■ Short task ■
Please give the listing again, word for word, with nothing left out.

▽

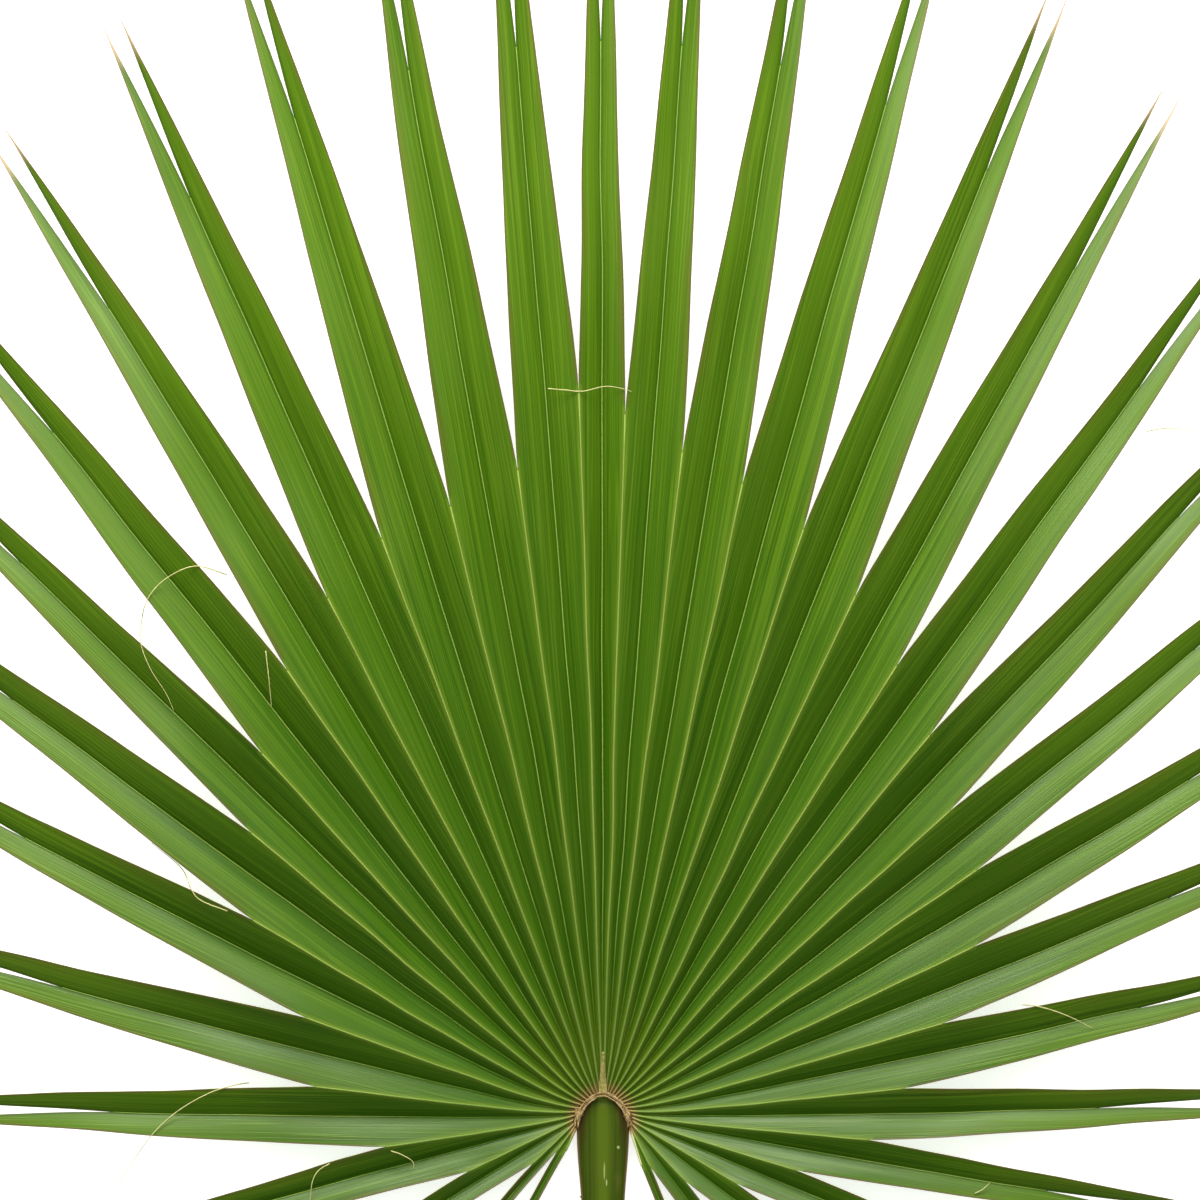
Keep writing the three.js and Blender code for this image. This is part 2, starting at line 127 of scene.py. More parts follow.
LEAF_THICKNESS = 0.5
PROFILE_ROUNDNESS = 0.3  # how much steeper a pleat is at its midrib than at its crest
SLOPE_VARIETY = 0.3  # how much a half segment's slope differs from the mean
SLOPE_EASE = 0.2  # how much gentler it is midway along a free half
SLOPE_BLEND = 0.25  # the share of the free length over which it takes hold
WAVINESS = 1.2  # height of the blade's slow undulations
WAVE_LENGTH = 55
FOLD_SWAY = 1.1  # how far a long fold or a midrib strays sideways
LONG_FOLD = 200
MARGIN_RIPPLE = 0.35
HAIR_WIDTH = 0.3  # what a tip is drawn out to
SHARP_ANGLE = 28

UNITED_ROWS = 30
FREE_ROWS = 20
SPLIT_ROWS = 15
ROW_CROWDING = 1.5  # gathers the joined rows near the rim
JOINED_ROWS = UNITED_ROWS + FREE_ROWS  # the rows that share one midrib
COLUMNS = np.array([0, 0.06, 0.17, 0.33, 0.5, 0.67, 0.83, 0.94, 1])
SEGMENT_SPACING = 60  # keeps the segments apart in the grain's UVs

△

■ Task solution ■
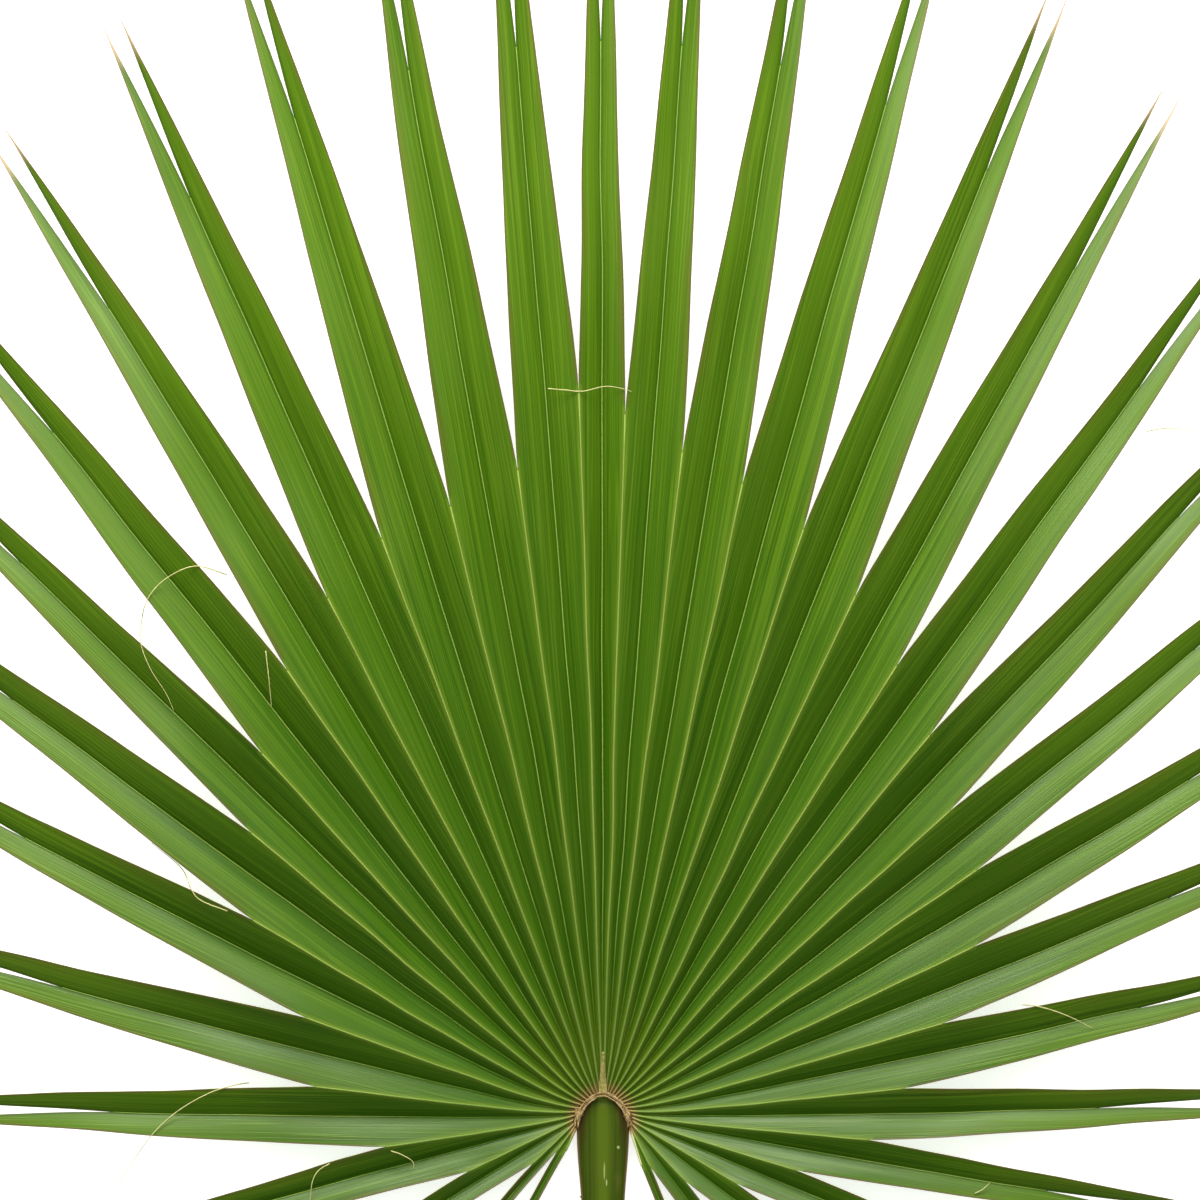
Keep writing the three.js and Blender code for this image. This is part 2, starting at line 127 of scene.py. More parts follow.
LEAF_THICKNESS = 0.5
PROFILE_ROUNDNESS = 0.3  # how much steeper a pleat is at its midrib than at its crest
SLOPE_VARIETY = 0.3  # how much a half segment's slope differs from the mean
SLOPE_EASE = 0.2  # how much gentler it is midway along a free half
SLOPE_BLEND = 0.25  # the share of the free length over which it takes hold
WAVINESS = 1.2  # height of the blade's slow undulations
WAVE_LENGTH = 55
FOLD_SWAY = 1.1  # how far a long fold or a midrib strays sideways
LONG_FOLD = 200
MARGIN_RIPPLE = 0.35
HAIR_WIDTH = 0.3  # what a tip is drawn out to
SHARP_ANGLE = 28

UNITED_ROWS = 30
FREE_ROWS = 20
SPLIT_ROWS = 15
ROW_CROWDING = 1.5  # gathers the joined rows near the rim
JOINED_ROWS = UNITED_ROWS + FREE_ROWS  # the rows that share one midrib
COLUMNS = np.array([0, 0.06, 0.17, 0.33, 0.5, 0.67, 0.83, 0.94, 1])
SEGMENT_SPACING = 60  # keeps the segments apart in the grain's UVs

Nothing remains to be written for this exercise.